Aus diesem Grund hat sich die Deutsche Friedensgesellschaft - Vereinigte KriegsdienstgegnerInnen, DFG-VK, der Kooperation für den Frieden für den Frieden angeschlossen. Die Kooperation ist ein Bündnis von weit mehr als 30 wichtigen Friedensorganisationen, die mit der Verabschiedung der Friedenspolitischen Richtlinien den Weg zu Abrüstung und Entmilitarisierung aufgezeigt haben.

Wir von der DFG-VK fordern mit unserer Kampagne SCHRITTE ZUR ABRÜSTUNG sechs konkrete Maßnahmen, die dazu beitragen werden, Frieden zu schaffen.

Wir fordern* Keine Auslandseinsätze der Bundeswehr!* Eine deutliche Verkleinerung der Bundeswehr und die Abschaffung der Wehrpflicht!* Den Abzug aller Atomwaffen aus Deutschland!* Die Kürzung der Rüstungsausgaben um mindestens fünf Prozent pro Jahr! Den Stopp aller Rüstungsexporte!

* Die Förderung ziviler Konfliktbearbeitung und der Friedensforschung mit mindestens 500 Millionen Euro jährlich!

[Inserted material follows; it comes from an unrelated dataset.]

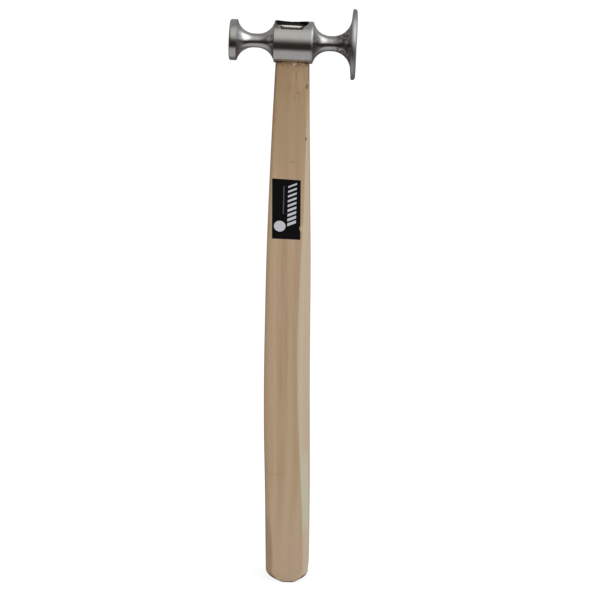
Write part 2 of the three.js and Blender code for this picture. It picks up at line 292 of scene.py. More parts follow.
class Shade:
    """One output of a material's nodes. A sum, product or the like of it adds a Math node."""

    def __init__(self, tree, link=None):
        self.tree = tree
        self.link = link

    def node(self, kind, settings=None, values=None, output=0):
        """Adds a node: its settings first, then the values or links of its sockets."""
        node = self.tree.nodes.new(kind)
        for name, setting in (settings or {}).items():
            if name == "stops":
                ramp = node.color_ramp.elements
                while len(ramp) < len(setting):
                    ramp.new(1)
                for stop, (place, colour) in zip(ramp, setting):
                    stop.position = place
                    stop.color = (*colour, 1)
            else:
                setattr(node, name, setting)
        for name, value in (values or {}).items():
            if isinstance(value, Shade):
                self.tree.links.new(value.link, node.inputs[name])
            elif isinstance(value, tuple) and node.inputs[name].type == "RGBA":
                node.inputs[name].default_value = (*value, 1)
            else:
                node.inputs[name].default_value = value
        return Shade(self.tree, node.outputs[output] if node.outputs else None)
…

Wir wollen weltweit Frieden schaffen. Dazu bedarf es der drastischen Senkung der Rüstungshaushalte. Mit diesem Geld sollen die Entwicklungshilfeetats der reichen Industrieländer vervielfacht werden. Hunger und Armut, die entscheidende Ursache für Terror, müssen überwunden werden. Jedes Kind muss eine Schul- und Ausbildung und damit eine Zukunftsperspektive erhalten. Alle Menschen müssen in Gesundheit aufwachsen können. Kurzum: jeder Mensch verdient ein menschenwürdiges Leben. Diese Ziele sind nur über die Schaffung einer gerechten Weltwirtschaftsordnung erreichbar, nicht aber mit Schnellfeuergewehren oder Clusterbomben.

Diese Schritte zur Abrüstung sind Schritte zum Leben und damit das beste und erfolgreichste Mittel im Kampf gegen den Terror!

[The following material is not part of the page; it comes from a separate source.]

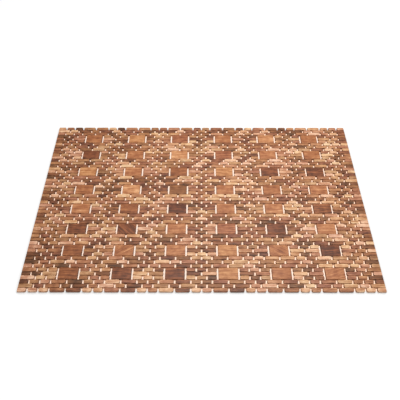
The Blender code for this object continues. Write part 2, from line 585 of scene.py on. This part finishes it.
bands = [strip for strip in STRIPS if strip.startswith("tile_band")]
for band, tones in zip(bands, TILE_TONES):
    low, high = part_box(band)
    row_pitch = (high.y - low.y - ROW_DEPTH) / (BAND_ROWS - 1)
    tiles, edge_row, middle_row = band_layout(band)
    for row in range(BAND_ROWS):
        row_spans = middle_row if row == BAND_ROWS // 2 else edge_row
        y = low.y + ROW_DEPTH / 2 + row * row_pitch
        lay_row(f"{band}_row_{row + 1}_blocks", row_spans, y, band)
    for number, ((left, right), tone) in enumerate(zip(tiles, tones), start=1):
        tile = eased_bar(f"{band}_tile_{number}", right - left, high.y - low.y, MAT_TOP, TILE_CORNERS, 3)
        tile.data.transform(Matrix.Translation(((left + right) / 2, (low.y + high.y) / 2, MAT_TOP / 2)))
        tile.data.materials.append(TILE_TEAK)
        slope = wood_lot.uniform(-TILE_SLOPE, TILE_SLOPE) + DIAGONAL.get(tile.name, 0)
        mark_cut(tile.data, *TONES[tone], wood_lot.random(), slope)
        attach(tile, band)
        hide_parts(band)

for model in MODELS.values():
    bpy.data.objects.remove(model)

# ---- Cords --------------------------------------------------------------------------------------
# Tan polyester cords, one at each cord pitch, run from front to back through the middle of the wood
# and hold it all together. They have extra rings of points only where two strips meet, which is where
# the mat folds.

CORD_RADIUS = 0.0009
CORD_SIDES = 8
CORD_BEND = 0.0012  # how far a bend reaches on each side of a fold
BEND_CUTS = (-1, -0.4, 0.4, 1)  # where a cord has a ring of points, as shares of its bend
BRAID = 2600.0  # radians of the braid's wave in each metre of cord
BRAID_SLANT = 0.8
STRAND_TAN = (0.56, 0.43, 0.29, 1)
STRAND_GROOVE_DARK = (0.20, 0.13, 0.08, 1)


def polyester():
    """Braided cord: two sets of strands cross over it, and it is darker between them."""
    finish = Finish("tan_cord")
    x, y, z = finish.axes("Object")
    round_cord = x + z
    strands = [(y + round_cord * slant).wave(BRAID) for slant in (-BRAID_SLANT, BRAID_SLANT)]
    braid = strands[0] * strands[1]
    # The colour is darker where the strands dip between each other.
    colour = finish.blend("MIX", finish.ease(braid, -0.6, 0.5), STRAND_GROOVE_DARK, STRAND_TAN)
    finish.drive("Base Color", colour)
    finish.drive("Roughness", 0.82 - braid * 0.08)
    bump = finish.node("ShaderNodeBump", {}, {"Strength": 0.6, "Distance": 0.00015, "Height": braid})
    finish.drive("Normal", bump)
    finish.shader.inputs["Sheen Weight"].default_value = 0.2
    return finish.material


TAN_CORD = polyester()
LINE = sorted(STRIPS, key=lambda strip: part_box(strip)[0].y)


def repeat_along(model):
    """One of the model for each cord, the first being where the model is."""
    copies = model.modifiers.new("cords", "ARRAY")
    copies.use_relative_offset = False
    copies.use_constant_offset = True
    copies.constant_offset_displace = (CORD_PITCH, 0, 0)
    copies.count = len(CORDS)
    bpy.context.view_layer.objects.active = model
    bpy.ops.object.modifier_apply(modifier=copies.name)


def lay_cords(name, front, back):
    """Lays the cords from the middle of one strip to the middle of the next one, with extra rings at the
    fold.
    """
    start, end = (sum((corner.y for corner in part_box(strip)), 0.0) / 2 for strip in (front, back))
    fold = (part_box(front)[1].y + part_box(back)[0].y) / 2
    bpy.ops.object.select_all(action="DESELECT")
    bpy.ops.mesh.primitive_cylinder_add(
        vertices=CORD_SIDES, radius=CORD_RADIUS, depth=end - start,
        location=(CORDS[0], (start + end) / 2, MAT_TOP / 2), rotation=(math.radians(90), 0, 0))
    cords = bpy.context.object
    bpy.ops.object.transform_apply()
    bpy.ops.object.mode_set(mode="EDIT")
    for share in BEND_CUTS:
        bpy.ops.mesh.select_all(action="SELECT")
        bpy.ops.mesh.bisect(plane_co=(0, fold + share * CORD_BEND, 0), plane_no=(0, 1, 0))
    bpy.ops.object.mode_set(mode="OBJECT")
    bpy.ops.object.shade_smooth_by_angle(angle=SMOOTH_ANGLE)
    repeat_along(cords)
    cords.name = cords.data.name = name
    cords.data.materials.append(TAN_CORD)
    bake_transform(cords)


for number, (front, back) in enumerate(zip(LINE, LINE[1:]), start=1):
    lay_cords(f"cords_{number:02d}", front, back)

# ---- Cord ends ----------------------------------------------------------------------------------
# Each cord is cut off just inside the front and the back edge and melted into a flat button, which
# is wider than the cord hole and sits in its widened mouth.

BUTTON_RADIUS = 0.0013
BUTTON_RECESS = 0.0005
BUTTON_HEIGHT = 0.0007
BUTTON_RIM = 0.00035
BUTTON_DISH = 0.00050
BUTTON_SMOOTH = math.radians(60)


def melt_ends(name, strip, edge, face):
    """Melts the cord ends in the front (-1) or back (1) face, which lies at the edge's Y. Each end is
    a straight neck, which flares into the button's wall, with a sloping rim and a dished middle."""
    flare, wall, slope, dish = (face * BUTTON_HEIGHT * share for share in (0.3, 0.5, 0.2, -0.3))
    neck = MOUTH_DEPTH - BUTTON_RECESS - BUTTON_HEIGHT
    bpy.ops.object.select_all(action="DESELECT")
    bpy.ops.mesh.primitive_cylinder_add(
        vertices=CORD_SIDES, radius=CORD_RADIUS, depth=neck, rotation=(math.radians(90), 0, 0),
        location=(CORDS[0], edge - face * (MOUTH_DEPTH - neck / 2), MAT_TOP / 2))
    ends = bpy.context.object
    bpy.ops.object.transform_apply()
    for cap in ends.data.polygons:
        cap.select = cap.normal.y * face > 0.9
    wider = BUTTON_RADIUS / CORD_RADIUS
    bpy.ops.object.mode_set(mode="EDIT")
    bpy.ops.mesh.extrude_region_move(TRANSFORM_OT_translate={"value": (0, flare, 0)})
    bpy.ops.transform.resize(value=(wider, 1, wider))
    bpy.ops.mesh.extrude_region_move(TRANSFORM_OT_translate={"value": (0, wall, 0)})
    bpy.ops.mesh.inset(thickness=BUTTON_RIM)
    bpy.ops.transform.translate(value=(0, slope, 0))
    bpy.ops.mesh.inset(thickness=BUTTON_DISH)
    bpy.ops.transform.translate(value=(0, dish, 0))
    bpy.ops.object.mode_set(mode="OBJECT")
    bpy.ops.object.shade_smooth_by_angle(angle=BUTTON_SMOOTH)
    repeat_along(ends)
    ends.name = ends.data.name = name
    ends.data.materials.append(TAN_CORD)
    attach(ends, strip)


melt_ends("front_cord_ends", LINE[0], edge=MAT_LOW.y, face=-1)
melt_ends("back_cord_ends", LINE[-1], edge=MAT_HIGH.y, face=1)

Lasst uns alle aktiv daran mitwirken, dass konkrete Schritte zur Abrüstung eingeleitet werden: im Irak, in Deutschland und weltweit!

Vielen Dank.


Anmerkungen:

[#1] Siehe J. Grässlin: »Der dritte Golfkrieg - Idealer Nährboden für weitere Terroranschläge«, in: NO WAR, S. 104 ff.